Notwithstanding hyperinflation's undiscriminating capacity to spread ruin, an historic gap dividing haves and have nots can only widen as the vast majority of wealth is destroyed by an out-of-control monetary policy acting to accelerate the physical economy's dismantling. With finance capital increasingly being thrown into disarray by reckless regulatory policy—a non-linear process to be sure, but one maintaining a certain degree of continuity in the post-Bretton Woods era—a dynamic fostering supply disruptions and material shortages will accelerate as business insolvency spreads on account of financial obligations becoming increasingly impossible to meet. So as we are seeing already, the U.S. federal government's failure to programatically address the root causes of the country's economic decline—disinvestment in the physical economy and in the nation's capital stock more broadly, this on account of loosing finance capital's regulation from the necessity of fostering investments of this sort, which, alone, provide a sturdy foundation securing economic stability—is giving rise in sheer desperation to meager local attempts to organize "solutions." These in fact make manifest a divide and conquer strategy advancing the cause of slavery so attractive to a capricious, illegitimate, anti-social oligarchy. This troublesome, counter-productive tendency seeking "local solutions" no doubt will accelerate as hyperinflationary breakdown proceeds to its chaotic crisis phase with the ascension of Queen Confetti to the Fed throne.
We might recall that, within six months of King Ponzi Greenspan taking the reigns at the Fed, the crash of October 1987 came to pass, laying the groundwork for a derivatives-based experiment in zero due diligence the likes of which King Ponzi sold as "risk mitigation." We should rather expect something of a similar experience awaits Queen Confetti. Whether she is afforded six months to redecorate her throne, however, is open for debate. She may begin her reign with the banking system in full blown crisis. We might even imagine the minute Tea Party obeisance to oligarchy's Weimar intention is proven with Yellen's nod coming from the full U.S. Senate, the plug will be pulled on the trans-Atlantic banking system, delivering a precursor of an historic earthquake set to radically alter today's financial landscape not long after Queen Confetti assumes the Fed throne.

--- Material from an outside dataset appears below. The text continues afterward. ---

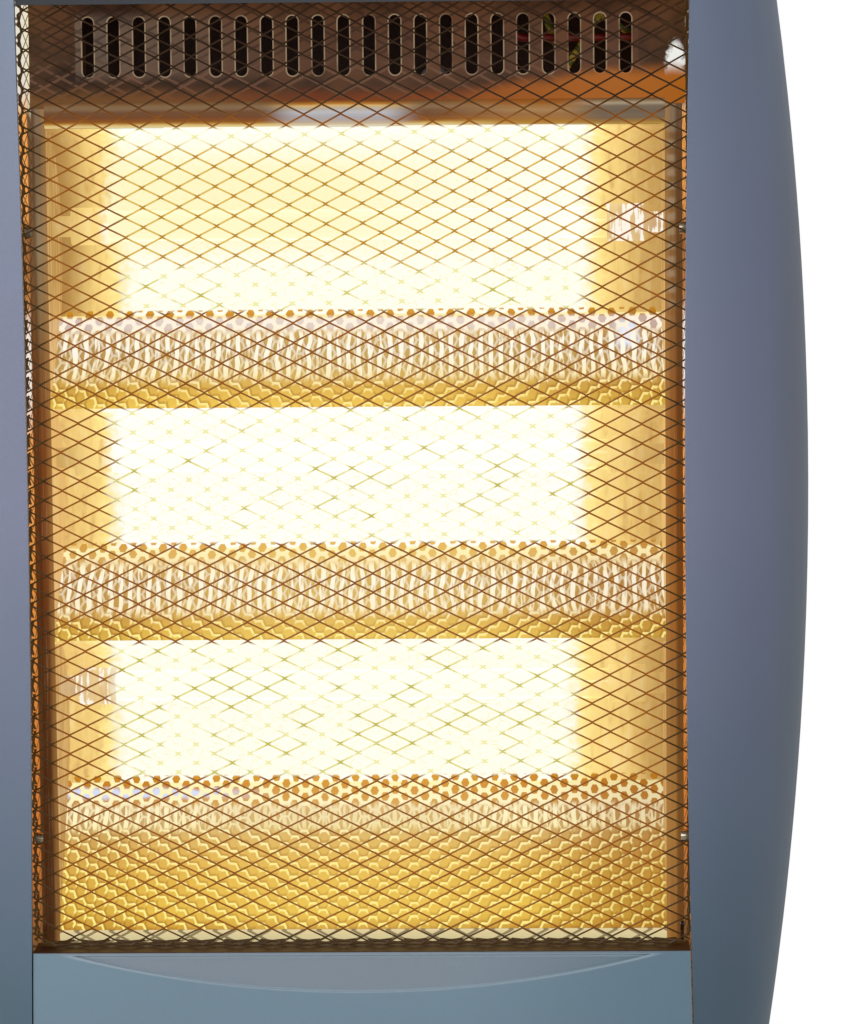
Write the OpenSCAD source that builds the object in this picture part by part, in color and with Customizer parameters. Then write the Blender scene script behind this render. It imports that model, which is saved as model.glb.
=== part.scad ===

Thus raised here is suspicion 2013 could go out with a tremor to remember.
Although capital being force-fed into the banking system through the Fed's QE is proving a useful means of facilitating exploitation of a broken price discovery mechanism, it is doing nothing to increase demand. Inasmuch as tepid demand remains a big problem afflicting the global physical economy, it is likewise a big problem for the financial economy, too. Troublesome lack of demand in the stock market is seen by way of still diminishing volume of shares exchanged as share prices are goosed higher via a broken price discovery mechanism. Granted, this is one of those things that is not a problem ... until it is. An insolvent banking system today holding tight every piece of trash staining its balance sheet obviously affords the luxury of playing make believe real demand is lifting share prices. However, the minute trouble arises on account of dynamics proceeding from some highly correlated trade—the real issue precipitating 2008's crisis—and the need to quickly raise capital becomes an overwhelming reality, what are otherwise demand-starved assets subsequently brought to market in order to meet urgent capital requirements surely will see prices these assets fetch falling right through the floor, just as occurred in '08 in fact.
That's where we're at and as we approach year end, some quarter within the financial community moving to lock in 2013's gains whose effect initially brings share prices to fall more or less of their own weight could precipitate on account of a longstanding, fundamental lack of demand an avalanche of selling prior to the new year. Who knows? Maybe this time around equities markets will prove the banking system detonator that, derivatives anchored by subprime mortgages in '08 were. Thereafter, resulting capital imbalances could cause selling to cascade from the bottom of the capital structure straight up to the top. Thus would conditions conducive to blowing out the physical and financial economy be established, ushering to the fore the chaos fostering Wiemar plan of an anti-social oligarchy bent on imposing slavery to its bankrupt, idolatrous ideology the world over.
Today's fundamental circumstance no doubt is ripe for manufacturing a permanent state of crisis. The fact is, though, the extraordinarily vulnerable condition we find ourselves in arguably has been intentionally created, thus reasonably suggesting, too, its promoters venture destruction of the United States itself. Honestly, seeing the greater preponderance of intellectually inclined observers taking a position naively assuming the Federal Reserve's policies have been nobly intended over the interim beginning in the Age of King Ponzi and extending to today's Dawn of Queen Confetti rather reveals just how unfit for survival as a nation the constitutional republic of the United States has become. Granted, such naive viewpoints toward the Fed's entirely destructive role as a regulator allowing the banking system to become perfectly captured by a Ponzi scheme are not quite as ill-founded as, say, unpenetrating analysis coming from some circles claiming an ex-Marine with poor marksmanship using a bolt action, semi-automatic rifle could assassinate a U.S. president delivering shots even performing extraordinary feats of magic. Yet much as November 22, 1963 became a date that will live in infamy largely on account of political cowardice preventing the President's real murderers from being prosecuted, thus paving the way for some new infamy to be imposed by the same murderers on September 11, 2001, so too likely will be similar consequence of affording the likes of Greenspan, Bernanke and Yellen the luxury of assuming their policies somehow are nobly intended. These people are nation wreckers—poisoners of capitalism and killers of economic freedom—whose subversion of the means promoting economic stability, let alone encouraging the natural, human creative spirit forwarding economic growth through technological progress, leaves us perfectly vulnerable to suffering a far more impactful attack on the essence of political cause that brought forth a Declaration of Independence and a Revolutionary War.